The High Court ruled in June that only members who had held their accounts for at least two years were eligible for payments. Savers whose membership has been broken at some time since 31 December 1992 are not legally entitled to any payout. This will include cases where the first named person on a joint account has changed; those who have changed from a share account such as London Share to a deposit account such as London Deposit; and those who closed a share account and opened another one after an interval.
It is unbroken membership that counts. So savers who have changed accounts may still qualify for payments.
C&G has tried to clean up its membership records, but there may be cases where an appeal will result in a payment. For instance if a woman changed her name on marriage, accounts held in two different names will not have registered as continuous membership. Cases where a new account is opened with a different address would also not have registered on C&G's records.
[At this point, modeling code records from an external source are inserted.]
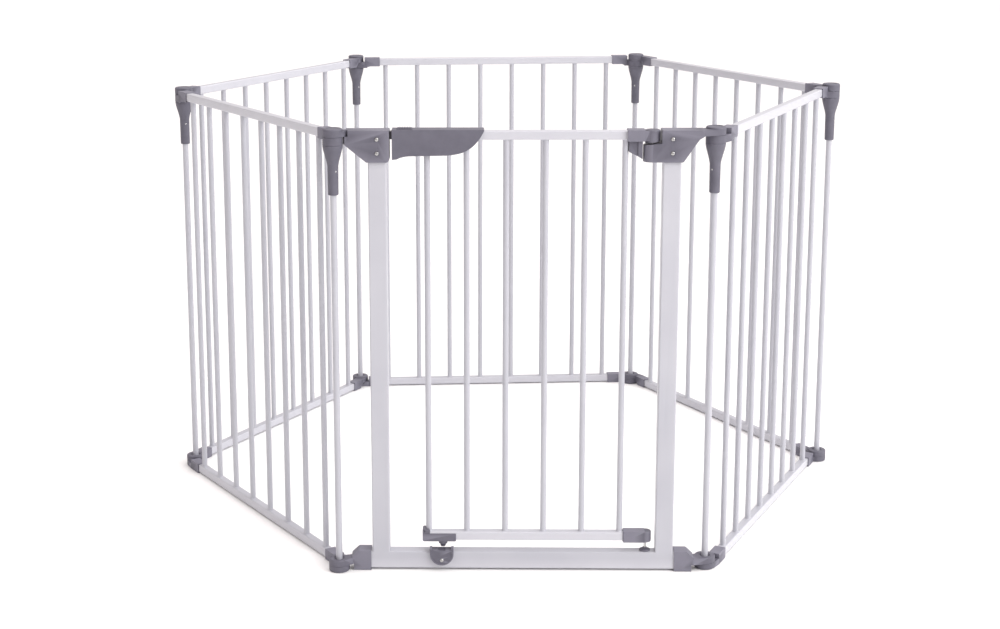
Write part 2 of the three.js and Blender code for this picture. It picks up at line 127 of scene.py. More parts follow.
def module_matrix(name):
    """From a module's own frame (X along it, Y inwards) to the row frame, in metres."""
    start, end, hand = MODULES[name]
    a, b = FEET[start], FEET[end]
    angle = math.atan2(b.y - a.y, b.x - a.x) + (-TILT if hand == "upper" else TILT)
    return Matrix.Translation((a + b) / 2) @ Matrix.Rotation(angle, 4, "Z")


# ---------- outlines ----------
def rounded(points, radius, steps=5):
    """The outline with its corners rounded; radius is one number or one per corner."""
    radii = radius if isinstance(radius, (list, tuple)) else [radius] * len(points)
    pts = [Vector(p) for p in points]
    out = []
    for i, p in enumerate(pts):
        to_a = (pts[i - 1] - p).normalized()
        to_b = (pts[(i + 1) % len(pts)] - p).normalized()
        half = to_a.angle(to_b) / 2
        if radii[i] == 0 or half > math.radians(86):
            out.append(p)
            continue
        centre = p + (to_a + to_b).normalized() * (radii[i] / math.sin(half))
        reach = radii[i] / math.tan(half)
        start, end = p + to_a * reach - centre, p + to_b * reach - centre
        sweep = math.pi - 2 * half
        turn = 1 if start.cross(end) > 0 else -1
        for k in range(steps + 1):
            a = turn * sweep * k / steps
            c, s = math.cos(a), math.sin(a)
            out.append(centre + Vector((c * start.x - s * start.y, s * start.x + c * start.y)))
    return out


def arc(cx, cy, radius, a0, a1, steps):
    """Points on an arc from angle a0 to a1, in degrees."""
    out = []
    for k in range(steps + 1):
        a = math.radians(a0 + (a1 - a0) * k / steps)
        out.append((cx + radius * math.cos(a), cy + radius * math.sin(a)))
    return out


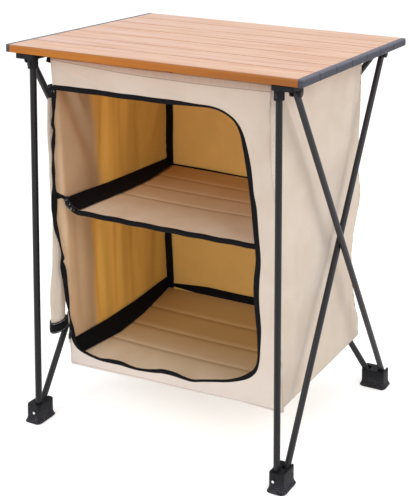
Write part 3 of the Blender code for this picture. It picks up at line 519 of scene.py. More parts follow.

Where the first named person on a joint account dies before completion day the account will not qualify for a payment. The membership cannot be transferred to the second named member.
Two-year members with at least pounds 100 in their accounts will recieve pounds 500 per account plus a percentage of the balance, likely to be about 13 per cent. Those with less than pounds 100 in their accounts on 31 December 1994 will receive just the percentage.
Deposit accounts of pounds 100 or more on 31 March 1994 also receive pounds 500 plus the percentage, while those with smaller balances receive just the percentage.
Borrowers have been excluded from the payout, which will distribute the pounds 1.8bn that Lloyds Bank is paying to take over the society.
The details of the takeover are expected in February with a special meeting to vote on the proposal in March.